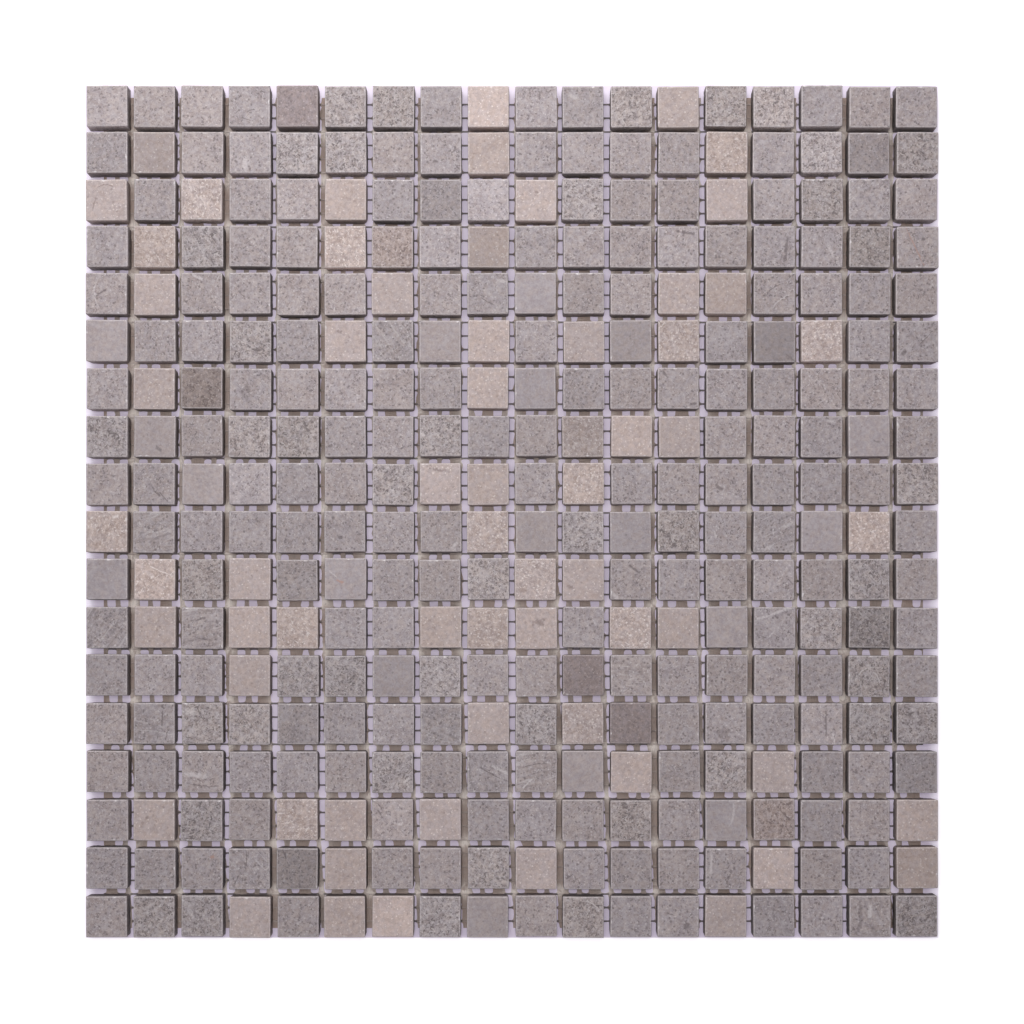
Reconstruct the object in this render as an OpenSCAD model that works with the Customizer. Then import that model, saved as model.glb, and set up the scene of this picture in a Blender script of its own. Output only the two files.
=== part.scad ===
// Mosaic tile sheet: square honed limestone chips, set a joint apart and glued to a glass-fibre net.
// The sheet lies flat on its net. The origin is the middle of the net's underside. +X runs along a
// course of chips, +Y runs from the bottom course to the top one, and +Z points out of the honed faces.

/* [Sheet] */
// Courses of chips, from the top of the sheet to the bottom
courses = 18; // [2:1:18]
// Chips in each course
chips_per_course = 18; // [2:1:24]
// Joint left open between neighbouring chips
joint_w = 2; // [1.4:0.1:4]

/* [Chips] */
// Side of a chip, seen from above
chip_side = 15; // [10:0.5:25]
// Thickness of a chip, from its sawn back to its honed face
chip_thick = 8; // [5:0.5:12]
// Eased edge round the honed face
arris = 0.35; // [0.1:0.05:0.8]
// Broken edge round the sawn back
back_break = 0.6; // [0.2:0.1:1.5]
// Flat across each upright corner, measured along a side
corner_ease = 0.5; // [0.2:0.1:1.2]

/* [Hand setting] */
// Most that a chip sits off its place, each way
place_play = 0.25; // [0:0.05:0.3]
// Most that a chip is turned from the lines of the sheet, in degrees
turn_play = 0.6; // [0:0.1:0.8]
// Most that a chip is sawn over or under its side
side_play = 0.12; // [0:0.02:0.2]
// How far the courses near the middle were pushed up the sheet, for each course that it has
course_push = 0.08; // [0:0.01:0.1]

/* [Net] */
// Thickness of the yarns that run up the sheet, which lie underneath
upright_thick = 0.2; // [0.1:0.05:0.5]
// Thickness of the cross yarns, which lie over them along the courses
cross_thick = 0.2; // [0.1:0.05:0.5]
// Width of a cross yarn
cross_yarn_w = 0.6; // [0.3:0.1:1.5]
// Width of the narrow yarns that run up the sheet
narrow_yarn_w = 1.6; // [0.8:0.1:3]
// Width of the wide yarns between them, flattened and soaked with glue
wide_yarn_w = 4; // [2:0.1:6]
// Opening between a narrow yarn and a wide one
opening_w = 3; // [1.5:0.1:6]
// Opening between two cross yarns
opening_l = 4.3; // [2:0.1:8]
// Distance from the left edge of the net to the middle of its first whole wide yarn
first_yarn_in = 10.7; // [5:0.1:20]
// How far the yarns that run up the sheet stray to the right by its bottom edge
yarn_stray = 4.8; // [0:0.2:8]

/* [Net edges] */
// Distance from the left edge of the chips in to the net
net_in_left = 5; // [1:0.5:7]
// Distance from the right edge of the chips in to the net
net_in_right = 4; // [1:0.5:7]
// Least distance from the top and bottom edges of the chips in to the net
net_in_ends = 2.5; // [1:0.5:7]
// Cross yarns in each band that the net is divided into
yarns_per_band = 7; // [4:1:10]

/* [Hidden] */
chip_pitch = chip_side + joint_w;
sheet_w = chips_per_course * chip_pitch - joint_w;
sheet_d = courses * chip_pitch - joint_w;
net_thick = upright_thick + cross_thick;
cross_pitch = opening_l + cross_yarn_w;
pair_pitch = narrow_yarn_w + wide_yarn_w + 2 * opening_w;
cross_yarns = floor((sheet_d - 2 * net_in_ends) / cross_pitch);
net_left = -sheet_w / 2 + net_in_left;
net_w = sheet_w - net_in_left - net_in_right;
net_bottom = -cross_yarns * cross_pitch / 2;
net_bands = ceil(cross_yarns / yarns_per_band);
pairs_before_first = ceil((first_yarn_in + yarn_stray) / pair_pitch) + 1;
pairs_after_first = ceil((net_w - first_yarn_in) / pair_pitch) + 1;
plays_per_chip = 4;
row_seed_step = 100;
push_skew = 0.8;

function two_digits(n) = str(n < 10 ? "0" : "", n);
function chip_row_name(row) = str("chip_row_", two_digits(row));
function net_band_name(band) = str("net_band_", two_digits(band));

// How a chip was set by hand: shares from -1 to 1 of the play along X, along Y, in turn and in side.
function chip_plays(row, place) = rands(-1, 1, plays_per_chip, row * row_seed_step + place);

// How far a course was pushed up the sheet. The joints close up above the course that moved most, and
// open below it, and the first and last courses stay at the edges.
function push_of(row) =
    course_push * courses * sin(180 * pow((row - 1) / (courses - 1), push_skew));

// Sideways stray of an upright yarn at height y. It starts at the middle and grows to the bottom.
function stray_at(y) = yarn_stray * pow(max(0, -y) / (sheet_d / 2), 2);

// Side view of a chip, with the eased edge at the top and the broken one at the bottom.
module chip_profile(side) {
    half = side / 2;
    polygon([
        [-half + back_break, 0],
        [half - back_break, 0],
        [half, back_break],
        [half, chip_thick - arris],
        [half - arris, chip_thick],
        [-half + arris, chip_thick],
        [-half, chip_thick - arris],
        [-half, back_break]
    ]);
}

// Top view of a chip, with a flat across each corner.
module chip_plan(side) {
    half = side / 2;
    flat = half - corner_ease;
    polygon([
        [-flat, -half], [flat, -half],
        [half, -flat], [half, flat],
        [flat, half], [-flat, half],
        [-half, flat], [-half, -flat]
    ]);
}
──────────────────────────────
* WHAT THE EXERCISE ASKS *
Tally up how many lines in the preceding listing contain the word "with". Give nothing but the number.

* OUTPUT FOR THIS EXERCISE *
4